Closure Plan Development Steps

Steps in Closure Plan Development

The typical steps for closure planning are shown in Figure 1. These steps also provide a logical order in which to develop and present the various sections of a Closure Plan Report. They provide the reader with a progressive description of the material required to understand the need for, nature of, effectiveness of, and cost the Closure Plan.

Any closure plan must consider the long-term physical, chemical, biological and social/land-use effects on the surrounding natural systems (aquatic, groundwater, surface water etc.). Therefore there must be an understanding of the pre-mining environment (step 1) and the effects of past and future mine development (step 2) on the pre-mining environment. Operational control measures must be selected (step 3) for implementation during mining in order to minimize the impact on the surrounding ecosystems. Impact assessments (step 4) must be done prior to measures selection as well as periodically during operations in order to determine the success of the measures implemented. Alternative mine closure measures are developed (step 5) and assessed (step 6) during mine design to ensure that there are suitable closure measures available to remediate the impact of the selected mine development.

If suitable remediation or closure measures cannot be identified or achieved, then it may be appropriate to revise the type of mine development proposed (return to step 2). Once a technically acceptable mine development and closure plan has been developed it is necessary to prepare a monitoring and maintenance plan (step 7) that will monitor the system performance during operations and post closure and provide for the maintenance necessary to ensure the long term functionality of the system components. Throughout this process, costing and scheduling evaluations (step 8) are completed, if the costs are too onerous, or if fatal flaws in the design are identified, the process returns to the design phase (step 2) and alternative measures are evaluated

Once an acceptable plan is completed, an acceptable form of financial assurance is developed and provided (step 9) in order to cover the costs of plan implementation, long term operations, monitoring and maintenance of the site post closure. The final stages of the closure plan process involve the application for (step 10) and approval by (step 11) the regulatory agencies of the Closure Plan, and implementation (step 12) at the end of mine life.

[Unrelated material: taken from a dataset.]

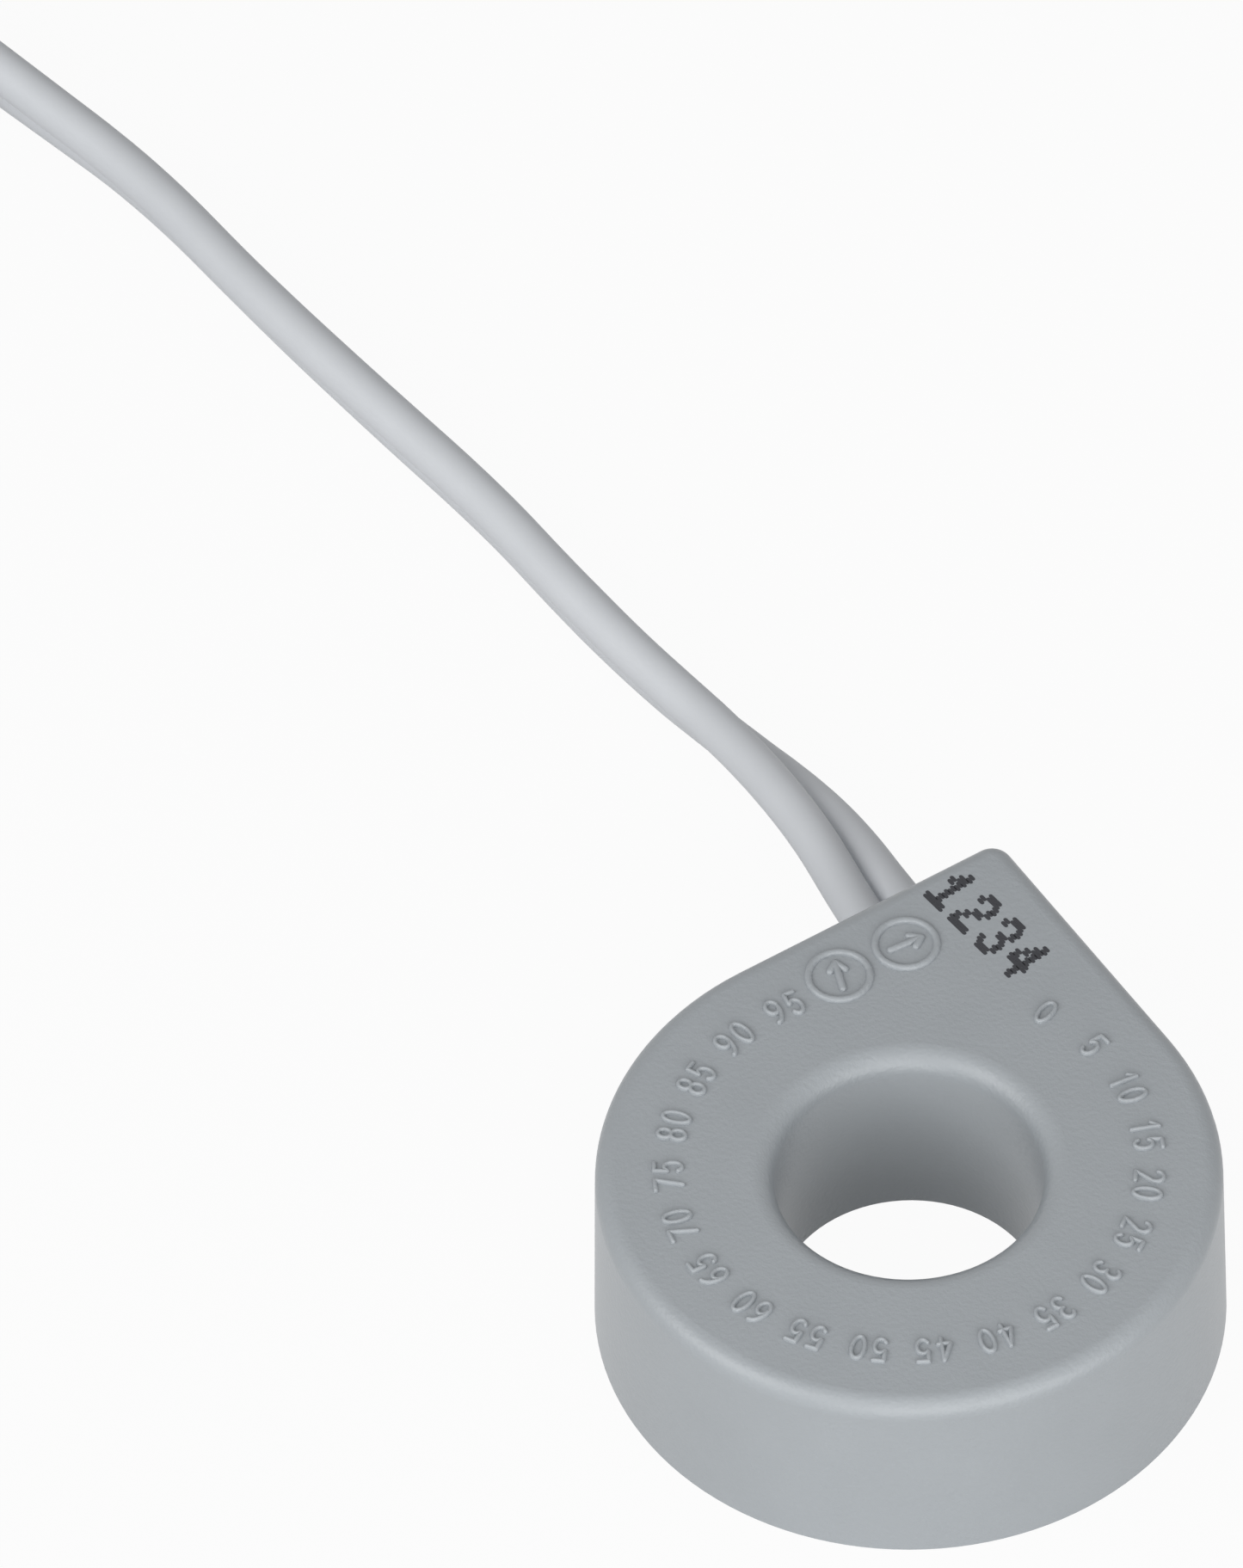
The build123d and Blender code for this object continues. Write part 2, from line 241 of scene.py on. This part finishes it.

Figure 1. Typical Steps in the Closure Plan Development Process.

The Closure Plan document itself, must be completed in a logical manner which will provide the reader with a description of the area from pre-mining through to closure. The Closure Plan should also provide a discussion of the impacts (positive and negative) of mining on the surrounding environment, socio-economics, land use, health and safety etc. during operations, at closure, and over the long term as the reclaimed site responds to on-going natural processes of soil and vegetation evolution, erosion, sedimentation, chemical and physical weathering, frost action, biotic activity and during extreme events of floods, fire and earthquakes. This long term response is esentially an assessment of the sustainability of the site post closure and defines the need for long term monitoring and maintenance required by the site, i.e. the 'burden' placed on succeeding generations. The detailed description of the closure plan measures and the anticipated mitigated impacts can then be provided.